Audio recording five: the last recording touches upon Qatar’s extraordinary diversity and the country’s flourishing educational opportunities. Among the students, who are Euro-Arabic, North African and Arabic, themes emerge about the educational opportunities of Qatar. National identity, cultural complexity, and humor are displayed in the stories of how these students landed in and traveled out from Qatar.

 

It is said that in Qatar poets, scholars and travelers would gather under the shade of the Sidra tree to exchange knowledge and opinions. This is why the Sidra tree is the image and the symbol of the Qatar foundation, which implemented the Education City where I conducted this research.

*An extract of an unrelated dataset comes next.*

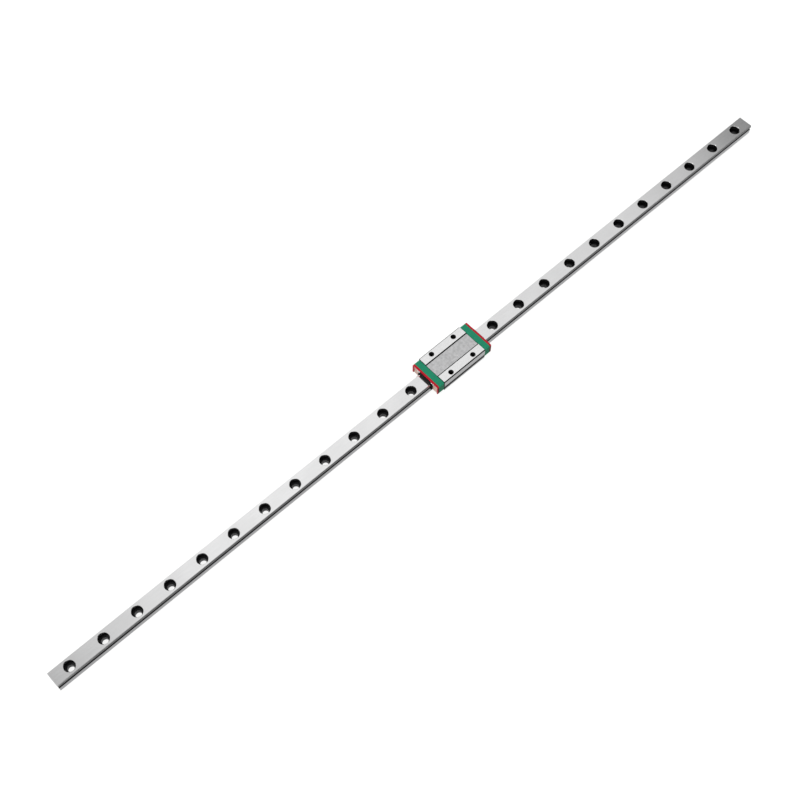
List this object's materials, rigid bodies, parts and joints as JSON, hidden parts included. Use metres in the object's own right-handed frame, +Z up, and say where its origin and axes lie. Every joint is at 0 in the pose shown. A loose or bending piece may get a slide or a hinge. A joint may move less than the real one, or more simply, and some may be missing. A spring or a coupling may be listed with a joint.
{
  "type": "linear guide carriage",
  "caption": "Miniature profile rail guide: a steel rail with a row of counterbored holes, and a long ball carriage with green end caps and red end seals.",
  "frame": {"origin": "middle of the rail's mounting face, which is the bottom centre of the whole part", "axes": "+X along the rail towards the end the carriage is nearer to, +Y across the rail to the left, +Z up out of the mounting face"},
  "size_m": [0.5, 0.02, 0.01],
  "materials": {
    "rail_steel": "satin",
    "block_steel": "satin",
    "ball_steel": "polished",
    "wire_steel": "satin",
    "screw_steel": "polished",
    "green_plastic": "satin",
    "guide_plastic": "matte",
    "red_plastic": "gloss",
    "black_rubber": "matte"
  },
  "bodies": {
    "rail": {"rail": "rail_steel"},
    "carriage": {"carriage_block": "block_steel", "end_cap_front": "green_plastic", "seal_plate_front": "red_plastic", "wiper_front": "black_rubber", "cap_screw_front_left": "screw_steel", "return_guide_front_left": "guide_plastic", "cap_screw_front_right": "screw_steel", "return_guide_front_right": "guide_plastic", "end_cap_rear": "green_plastic", "seal_plate_rear": "red_plastic", "wiper_rear": "black_rubber", "cap_screw_rear_left": "screw_steel", "return_guide_rear_left": "guide_plastic", "cap_screw_rear_right": "screw_steel", "return_guide_rear_right": "guide_plastic", "ball_train_left": "ball_steel", "retainer_wire_left": "wire_steel", "ball_train_right": "ball_steel", "retainer_wire_right": "wire_steel"}
  },
  "joints": [
    {"name": "carriage_slide", "type": "slide", "parent": "rail", "child": "carriage", "axis": [1, 0, 0], "range_m": [-0.2398, 0.2203]}
  ]
}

Coincidentally, paralleling the Sidra tree metaphor, I employed a tree, albeit an acacia tree from Virginia Commonwealth University Qatar’s Art and Design school courtyard, as a metaphor for an educational context. In the accompanying photograph, representing the audio interviews that I conducted with my students. I added a computer-aided design, a grid of globes, a kind of virtual fruit situated below the canopy of the tree, as a symbol of new worlds made possible by the context and imagined by the students. The tree and the digital overlay combine traditional and contemporary aesthetic sensibilities evident in my students’ last audio recording: a connection with traditional Arab culture in all its complexity and a future oriented and global perspective that envelops those living and working in Qatar’s Education City.

 

Reflecting on the fifth audio recording, above all, I wished to create an image that would convey a spirit of the young women I worked with in Qatar’s Art and Design school; a spirit of empowerment where young women, united by common interests in art and design are supported by a unique and dynamic educational setting. This account of the Prosthesis project reflects the challenges I presented to a few young women in a very specific educational context. I felt very fortunate to have been able to conduct this Prosthesis project in, what was for me, a new cultural context and to experience the students’ thoughtful responses or translations of the prosthetic concept. In particular, it gave me a more nuanced perspective on the delineation of public/private space, as it relates to the body, in Qatar.